Easter holidays 2014
Last Easter holidays were definitely the busiest I’ve ever had. Not only were all my children at home (which was fantastic), I also had three days in Surrey with my daughter and my husband and I had the good (but tiring) idea to start to redecorate the house: he is painting the walls, my task is to refresh the wooden parts, doors, windowsills, etc. Needless to say, I haven’t done the spring cleaning yet (but I have to do it sooner or later). Not to mention the garden which looks like a piece of abandoned land after winter storms. I came out of my holidays exhausted but in a good mood, confident to accomplish all my tasks before summer holidays, hopefully.
In Surrey we visited Kingstone upon Thames and Guildford, pretty places with great shopping centres. It was sunny and lovely warm. I noticed that trees had already new lemon green leaves giving the landscape a very spring aspect. We went to two exhibitions in London: Italian Glamour at the V&A and Jean Paul Gautier from the sidewalk to the catwalk at the Barbican. Only fashion this time (for the joy of my daughter) though I had planned to see watercolours exhibitions as well, but there was not enough time. There was so much to see, talk about, read and comment at the fashion exhibitions we visited, that when we had finished all the other museums were closing. London, like all capital cities, has such a concentration of special events that the time spent there is never enough.

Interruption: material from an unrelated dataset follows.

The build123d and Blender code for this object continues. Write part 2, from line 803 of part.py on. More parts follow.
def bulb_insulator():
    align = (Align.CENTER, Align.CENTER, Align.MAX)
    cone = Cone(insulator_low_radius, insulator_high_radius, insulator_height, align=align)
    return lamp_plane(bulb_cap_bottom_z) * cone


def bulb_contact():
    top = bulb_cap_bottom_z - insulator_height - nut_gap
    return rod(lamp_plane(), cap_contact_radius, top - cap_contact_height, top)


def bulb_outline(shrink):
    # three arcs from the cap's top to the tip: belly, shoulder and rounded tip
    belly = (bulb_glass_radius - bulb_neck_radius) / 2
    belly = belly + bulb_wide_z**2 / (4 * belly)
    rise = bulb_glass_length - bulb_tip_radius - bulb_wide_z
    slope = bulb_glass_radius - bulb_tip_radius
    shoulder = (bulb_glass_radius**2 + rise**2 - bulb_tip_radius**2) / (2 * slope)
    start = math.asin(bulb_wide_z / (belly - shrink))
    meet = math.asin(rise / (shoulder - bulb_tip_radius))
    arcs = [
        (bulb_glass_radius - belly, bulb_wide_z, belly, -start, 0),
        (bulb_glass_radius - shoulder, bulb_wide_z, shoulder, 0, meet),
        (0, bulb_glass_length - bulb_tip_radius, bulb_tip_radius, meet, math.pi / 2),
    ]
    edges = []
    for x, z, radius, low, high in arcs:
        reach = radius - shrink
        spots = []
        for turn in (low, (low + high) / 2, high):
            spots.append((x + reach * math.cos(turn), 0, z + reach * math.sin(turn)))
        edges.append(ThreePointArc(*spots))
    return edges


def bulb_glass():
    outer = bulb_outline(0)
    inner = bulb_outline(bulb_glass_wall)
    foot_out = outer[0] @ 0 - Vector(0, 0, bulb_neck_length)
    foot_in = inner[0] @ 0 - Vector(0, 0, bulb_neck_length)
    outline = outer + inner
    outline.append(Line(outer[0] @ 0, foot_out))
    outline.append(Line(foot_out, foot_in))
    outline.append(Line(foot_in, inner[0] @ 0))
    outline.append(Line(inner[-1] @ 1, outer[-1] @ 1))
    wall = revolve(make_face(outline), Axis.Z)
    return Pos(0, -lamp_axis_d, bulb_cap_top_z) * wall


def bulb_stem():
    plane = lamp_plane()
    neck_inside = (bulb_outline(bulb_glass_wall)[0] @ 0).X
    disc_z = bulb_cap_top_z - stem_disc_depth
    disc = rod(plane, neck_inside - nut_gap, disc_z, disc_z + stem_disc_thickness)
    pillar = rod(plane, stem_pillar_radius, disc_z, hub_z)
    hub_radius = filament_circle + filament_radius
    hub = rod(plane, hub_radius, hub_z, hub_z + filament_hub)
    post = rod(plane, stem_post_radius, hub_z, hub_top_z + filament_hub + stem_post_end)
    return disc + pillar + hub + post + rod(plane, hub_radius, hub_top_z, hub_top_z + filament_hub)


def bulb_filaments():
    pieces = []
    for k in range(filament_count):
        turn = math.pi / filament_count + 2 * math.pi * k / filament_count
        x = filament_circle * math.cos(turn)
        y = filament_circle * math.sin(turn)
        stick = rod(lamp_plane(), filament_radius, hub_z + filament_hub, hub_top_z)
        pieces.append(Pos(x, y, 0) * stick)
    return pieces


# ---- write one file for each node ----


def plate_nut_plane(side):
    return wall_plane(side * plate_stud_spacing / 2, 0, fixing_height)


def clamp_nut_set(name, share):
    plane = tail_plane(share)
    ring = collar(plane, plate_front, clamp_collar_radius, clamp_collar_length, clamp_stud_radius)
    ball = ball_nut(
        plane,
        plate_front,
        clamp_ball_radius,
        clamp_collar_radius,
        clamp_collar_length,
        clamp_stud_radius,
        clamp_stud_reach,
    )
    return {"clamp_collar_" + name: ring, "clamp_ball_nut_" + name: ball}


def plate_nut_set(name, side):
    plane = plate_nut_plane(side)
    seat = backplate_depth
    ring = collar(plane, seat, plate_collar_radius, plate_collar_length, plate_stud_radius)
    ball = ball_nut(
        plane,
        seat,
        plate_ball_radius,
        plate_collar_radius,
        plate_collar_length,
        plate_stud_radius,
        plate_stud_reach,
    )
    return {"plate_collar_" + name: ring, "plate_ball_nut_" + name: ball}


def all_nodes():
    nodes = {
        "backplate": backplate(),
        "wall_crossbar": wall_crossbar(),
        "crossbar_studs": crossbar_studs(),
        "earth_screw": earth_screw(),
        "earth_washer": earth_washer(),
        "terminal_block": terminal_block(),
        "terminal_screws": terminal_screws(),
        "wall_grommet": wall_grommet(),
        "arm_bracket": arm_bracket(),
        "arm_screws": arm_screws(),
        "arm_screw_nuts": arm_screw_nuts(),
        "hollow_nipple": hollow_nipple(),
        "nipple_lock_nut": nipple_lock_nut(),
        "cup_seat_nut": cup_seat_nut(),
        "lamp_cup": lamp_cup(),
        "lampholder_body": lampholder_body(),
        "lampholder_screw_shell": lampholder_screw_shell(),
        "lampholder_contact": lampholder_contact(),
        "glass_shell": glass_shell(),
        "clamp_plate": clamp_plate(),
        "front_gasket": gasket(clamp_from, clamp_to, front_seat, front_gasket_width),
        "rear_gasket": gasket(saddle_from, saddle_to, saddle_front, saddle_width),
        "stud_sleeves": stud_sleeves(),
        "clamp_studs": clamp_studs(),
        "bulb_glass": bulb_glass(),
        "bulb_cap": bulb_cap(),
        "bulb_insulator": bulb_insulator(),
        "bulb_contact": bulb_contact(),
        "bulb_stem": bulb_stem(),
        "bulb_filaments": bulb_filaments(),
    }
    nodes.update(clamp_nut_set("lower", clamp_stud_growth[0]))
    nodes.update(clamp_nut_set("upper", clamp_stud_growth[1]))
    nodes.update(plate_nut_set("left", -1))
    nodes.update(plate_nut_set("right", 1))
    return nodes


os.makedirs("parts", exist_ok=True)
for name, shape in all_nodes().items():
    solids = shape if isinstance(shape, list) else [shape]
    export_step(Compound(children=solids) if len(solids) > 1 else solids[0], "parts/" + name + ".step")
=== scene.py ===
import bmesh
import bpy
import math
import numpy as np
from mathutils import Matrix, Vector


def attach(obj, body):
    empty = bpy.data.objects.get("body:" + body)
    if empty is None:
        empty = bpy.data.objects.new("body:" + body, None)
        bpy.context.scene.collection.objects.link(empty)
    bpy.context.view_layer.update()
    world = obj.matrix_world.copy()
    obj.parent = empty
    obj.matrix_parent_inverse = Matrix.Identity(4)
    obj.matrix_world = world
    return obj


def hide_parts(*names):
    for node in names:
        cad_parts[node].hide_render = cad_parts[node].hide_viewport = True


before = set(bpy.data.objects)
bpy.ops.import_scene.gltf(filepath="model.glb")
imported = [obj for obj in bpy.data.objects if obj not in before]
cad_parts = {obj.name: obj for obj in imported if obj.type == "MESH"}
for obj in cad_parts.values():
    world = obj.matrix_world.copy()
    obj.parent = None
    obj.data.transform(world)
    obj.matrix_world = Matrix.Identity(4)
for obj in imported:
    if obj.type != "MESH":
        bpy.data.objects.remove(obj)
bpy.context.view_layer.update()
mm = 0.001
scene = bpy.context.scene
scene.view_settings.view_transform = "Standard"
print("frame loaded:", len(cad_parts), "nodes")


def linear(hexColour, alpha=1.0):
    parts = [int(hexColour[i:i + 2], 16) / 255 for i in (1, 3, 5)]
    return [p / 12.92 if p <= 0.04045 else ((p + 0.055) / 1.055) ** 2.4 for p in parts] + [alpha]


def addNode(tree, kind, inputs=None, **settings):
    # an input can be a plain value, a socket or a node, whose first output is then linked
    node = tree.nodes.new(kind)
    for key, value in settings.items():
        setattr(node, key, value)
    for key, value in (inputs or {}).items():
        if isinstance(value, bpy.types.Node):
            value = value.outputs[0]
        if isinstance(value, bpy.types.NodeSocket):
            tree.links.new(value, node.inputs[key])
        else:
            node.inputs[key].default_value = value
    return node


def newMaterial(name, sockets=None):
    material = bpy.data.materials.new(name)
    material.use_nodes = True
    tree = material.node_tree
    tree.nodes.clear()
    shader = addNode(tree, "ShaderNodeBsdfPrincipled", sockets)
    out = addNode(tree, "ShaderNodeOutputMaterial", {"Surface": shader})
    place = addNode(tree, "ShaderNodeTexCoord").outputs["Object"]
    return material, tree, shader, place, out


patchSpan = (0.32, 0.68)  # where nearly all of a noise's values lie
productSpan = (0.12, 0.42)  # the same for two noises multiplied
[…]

The Italian Glamour exhibition spans from post WW II till today. I read from a book on sale at the V&A shop (The origins of Italian Fashion, 1900-1945 by Sofia Gnoli) that during the Fascist era, Italian stylists and dressmakers started to be independent from French fashion, which dominated all over Europe and America at the time. This happened because of the nationalist characteristic of Fascism itself, tending to make Italy self-sufficient. As Bulgari says in a quotation at the beginning of the exhibition, Italian fashion comes from the ‘tradition of high-quality material and artisanal craftsmanship’ that in Italy dates back to the Middle Ages. After WW II the Italian government, with the help of the Marshall plan, invested in fashion, which became one of the pillars of Italy’s recovery. Alta Moda (high fashion) was especially appreciated in America, by Holliwood stars but also in department stores. This was the time of Roman Holidays (starring Gregory Peck and Audrey Hepburn), La Dolce Vita by Federico Fellini, and Cleopatra with Richard Burton and Elizabeth Taylor (her necklace with emeralds and diamonds plus ring and brooch are on display as well).

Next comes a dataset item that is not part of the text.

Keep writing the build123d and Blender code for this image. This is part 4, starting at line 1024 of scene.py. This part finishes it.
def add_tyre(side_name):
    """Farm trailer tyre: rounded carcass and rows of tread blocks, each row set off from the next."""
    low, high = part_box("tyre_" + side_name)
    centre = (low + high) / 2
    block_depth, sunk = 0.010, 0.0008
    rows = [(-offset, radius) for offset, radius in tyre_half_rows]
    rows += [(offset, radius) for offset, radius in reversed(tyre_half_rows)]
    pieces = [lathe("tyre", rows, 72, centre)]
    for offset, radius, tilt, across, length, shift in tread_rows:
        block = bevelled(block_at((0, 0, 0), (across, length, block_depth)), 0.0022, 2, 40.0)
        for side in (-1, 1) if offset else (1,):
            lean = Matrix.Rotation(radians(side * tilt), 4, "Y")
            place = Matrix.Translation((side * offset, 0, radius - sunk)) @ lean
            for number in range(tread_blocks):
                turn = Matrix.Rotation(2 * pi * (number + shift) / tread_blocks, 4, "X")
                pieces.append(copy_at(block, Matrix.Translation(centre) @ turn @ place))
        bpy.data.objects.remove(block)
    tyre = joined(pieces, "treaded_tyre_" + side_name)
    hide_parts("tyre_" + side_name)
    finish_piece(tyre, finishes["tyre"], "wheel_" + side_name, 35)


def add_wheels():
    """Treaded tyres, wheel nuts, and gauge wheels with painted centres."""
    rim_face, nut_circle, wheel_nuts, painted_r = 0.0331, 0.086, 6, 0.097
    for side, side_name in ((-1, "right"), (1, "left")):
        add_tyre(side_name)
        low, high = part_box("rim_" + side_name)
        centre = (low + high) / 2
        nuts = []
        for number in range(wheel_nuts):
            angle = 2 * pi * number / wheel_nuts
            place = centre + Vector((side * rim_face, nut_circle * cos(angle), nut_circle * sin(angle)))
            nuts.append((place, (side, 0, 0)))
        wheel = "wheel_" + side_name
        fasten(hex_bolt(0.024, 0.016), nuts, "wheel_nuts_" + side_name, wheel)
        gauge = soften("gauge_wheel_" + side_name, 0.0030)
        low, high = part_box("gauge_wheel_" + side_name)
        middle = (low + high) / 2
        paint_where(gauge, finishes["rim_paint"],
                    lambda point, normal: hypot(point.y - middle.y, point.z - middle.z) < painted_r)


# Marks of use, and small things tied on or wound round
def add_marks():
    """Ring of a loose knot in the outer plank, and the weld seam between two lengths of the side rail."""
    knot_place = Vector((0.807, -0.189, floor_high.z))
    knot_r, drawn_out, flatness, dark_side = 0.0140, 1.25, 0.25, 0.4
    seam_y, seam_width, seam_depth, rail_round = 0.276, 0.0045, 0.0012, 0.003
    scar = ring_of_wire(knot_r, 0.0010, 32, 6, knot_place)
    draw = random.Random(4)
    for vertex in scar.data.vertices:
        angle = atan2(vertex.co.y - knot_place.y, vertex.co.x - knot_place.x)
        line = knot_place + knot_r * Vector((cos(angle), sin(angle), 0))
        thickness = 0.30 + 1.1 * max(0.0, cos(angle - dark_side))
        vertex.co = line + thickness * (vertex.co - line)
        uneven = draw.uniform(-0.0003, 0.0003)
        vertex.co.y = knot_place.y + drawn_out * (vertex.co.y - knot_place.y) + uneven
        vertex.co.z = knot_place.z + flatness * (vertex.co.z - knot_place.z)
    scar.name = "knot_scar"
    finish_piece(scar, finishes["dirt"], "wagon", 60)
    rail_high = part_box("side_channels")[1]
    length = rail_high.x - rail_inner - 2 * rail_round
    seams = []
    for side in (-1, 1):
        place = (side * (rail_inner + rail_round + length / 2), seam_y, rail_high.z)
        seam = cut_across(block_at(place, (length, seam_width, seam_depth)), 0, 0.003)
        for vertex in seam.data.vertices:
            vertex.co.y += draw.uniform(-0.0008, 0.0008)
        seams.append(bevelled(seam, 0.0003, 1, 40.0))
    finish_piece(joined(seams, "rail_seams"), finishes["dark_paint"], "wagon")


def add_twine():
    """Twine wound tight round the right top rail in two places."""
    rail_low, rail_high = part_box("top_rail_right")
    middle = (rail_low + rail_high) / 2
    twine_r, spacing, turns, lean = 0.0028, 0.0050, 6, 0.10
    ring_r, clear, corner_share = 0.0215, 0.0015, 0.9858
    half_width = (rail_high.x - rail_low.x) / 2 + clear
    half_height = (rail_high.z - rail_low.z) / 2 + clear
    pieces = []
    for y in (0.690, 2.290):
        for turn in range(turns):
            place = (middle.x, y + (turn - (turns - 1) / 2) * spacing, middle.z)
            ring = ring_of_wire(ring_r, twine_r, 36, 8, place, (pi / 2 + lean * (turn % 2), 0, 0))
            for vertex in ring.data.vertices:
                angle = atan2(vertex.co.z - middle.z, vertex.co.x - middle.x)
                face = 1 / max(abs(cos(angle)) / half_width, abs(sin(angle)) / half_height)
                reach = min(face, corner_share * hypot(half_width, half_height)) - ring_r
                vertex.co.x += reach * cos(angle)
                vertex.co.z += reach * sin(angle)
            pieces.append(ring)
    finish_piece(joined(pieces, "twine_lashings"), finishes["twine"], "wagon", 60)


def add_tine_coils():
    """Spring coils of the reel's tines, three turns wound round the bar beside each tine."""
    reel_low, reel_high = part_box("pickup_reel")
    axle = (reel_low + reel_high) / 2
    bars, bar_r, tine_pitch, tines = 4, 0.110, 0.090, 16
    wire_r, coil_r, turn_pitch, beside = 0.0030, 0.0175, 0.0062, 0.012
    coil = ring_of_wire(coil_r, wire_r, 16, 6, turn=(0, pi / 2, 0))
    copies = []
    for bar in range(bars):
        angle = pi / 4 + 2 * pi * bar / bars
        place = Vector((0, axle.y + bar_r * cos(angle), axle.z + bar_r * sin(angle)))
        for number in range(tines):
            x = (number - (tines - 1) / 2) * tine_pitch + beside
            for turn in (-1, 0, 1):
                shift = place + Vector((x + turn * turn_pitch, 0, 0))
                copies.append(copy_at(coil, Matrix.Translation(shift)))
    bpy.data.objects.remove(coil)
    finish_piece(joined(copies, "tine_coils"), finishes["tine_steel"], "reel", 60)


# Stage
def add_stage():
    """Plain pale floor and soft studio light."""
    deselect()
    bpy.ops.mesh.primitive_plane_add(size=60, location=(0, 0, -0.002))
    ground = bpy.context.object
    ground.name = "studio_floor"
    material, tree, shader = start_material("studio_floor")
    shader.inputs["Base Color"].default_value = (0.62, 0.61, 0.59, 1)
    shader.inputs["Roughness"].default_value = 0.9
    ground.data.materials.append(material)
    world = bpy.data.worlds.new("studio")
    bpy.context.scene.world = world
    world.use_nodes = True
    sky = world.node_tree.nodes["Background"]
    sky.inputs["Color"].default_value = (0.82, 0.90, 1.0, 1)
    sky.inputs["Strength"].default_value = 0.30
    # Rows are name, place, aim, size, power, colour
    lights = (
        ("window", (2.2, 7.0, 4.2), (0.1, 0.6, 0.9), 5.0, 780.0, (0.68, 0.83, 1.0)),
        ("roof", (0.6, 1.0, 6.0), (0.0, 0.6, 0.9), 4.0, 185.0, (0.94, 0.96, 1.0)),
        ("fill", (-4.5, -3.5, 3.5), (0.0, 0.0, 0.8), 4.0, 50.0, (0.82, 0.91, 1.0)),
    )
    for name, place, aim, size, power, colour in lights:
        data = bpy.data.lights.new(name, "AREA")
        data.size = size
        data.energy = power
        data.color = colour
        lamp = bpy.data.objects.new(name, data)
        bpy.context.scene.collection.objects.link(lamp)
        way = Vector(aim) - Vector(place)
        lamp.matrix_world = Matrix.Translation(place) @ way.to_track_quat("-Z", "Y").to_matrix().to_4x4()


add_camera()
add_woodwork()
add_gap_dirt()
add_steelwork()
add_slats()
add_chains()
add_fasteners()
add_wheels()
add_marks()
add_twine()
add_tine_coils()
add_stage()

I liked the quotation by Anna Piaggi, a fashion editor, who described fashion designers as ‘a secret society, made up of pioneers, a few inventors and a few poets. They are the new phenomenon and the new élite’. I’d say that most of the Italian artistic skills, poetry, cleverness and business are concentrated in fashion today.
The women’s and men’s clothes on display are absolutely astounding. There are outfits by Fontana sisters, Fernanda Gattinoni, Maria Grimaldi, Roberto Capucci, and Valentino, Max Mara, Dolce & Gabbana, Fiorucci,, Trussardi, Armani...all so beautiful, stylish, I dare say perfect. An incredible jacket by Moschino reproduces the pattern of the yellow pages with gettoni (telephone tokens) for buttons; but they are special yellow pages with puns and intentional misspelling of famous stylists and fashion trademarks, e.g. Charmès (for Hermès), Fax Sara (for Max Mara), Cocò de Bel (for Coco Chanel), Strada (for Prada), Vernice (for Versace).
The last room is almost unreal. The beautiful evening dresses and accessories on display, the video with models, the light and the music, everything contributes to give the idea of a glamorous, fairytale world of high artistry.
Jean Paul Gautier’s exhibition is very different, but not less engrossing. He is considered the enfant terrible of French fashion, comparable to the avant guarde art movements of the early 20th century in art. He reflects our multi-cultural society, mixing traditions, reinventing and transforming myths and stereotypes. While in the Italian Glamour exhibition it is very clear if an outfit is for a man or a woman and all the clothes are ideally wearable everyday and everywhere, with J-P Gautier there are no boundaries between sexes, or there are no specific sexes, or, on the contrary, sex is intentionally highlighted. Most of the outfits are made to provoke, even shock, and are more suitable to wear in a show or in an artistic performance than in real life. It isn’t a surprise that he worked for film directors like Greenaway, Almodòvar, Luc Besson, and designed stage costumes for Lady Gaga, Boy George, Kylie Minogue, Tina Turner and Madonna (the famous cone bra corset). Very open minded indeed, a bit crazy sometimes, but so creative. There are some recurrent motifs: Madonnas, sailors’ uniforms (the famous Breton stripes everybody wears), sexy androgynous creatures, armours for women or second skin dresses with genital hairs and nipples highlighted with brown pearls; for men skirts made with ties or dresses with protruding breasts like African fertility statuettes. Here fashion, more than ever, is a pretext to make art, show off, put up a performance. Everything is so intriguing, original and, above all, great fun, but honestly hard to wear in everyday life.
I was happy to come back home at the end, to prepare large and delicious dinners for my big family and go back to paint doors and window sills.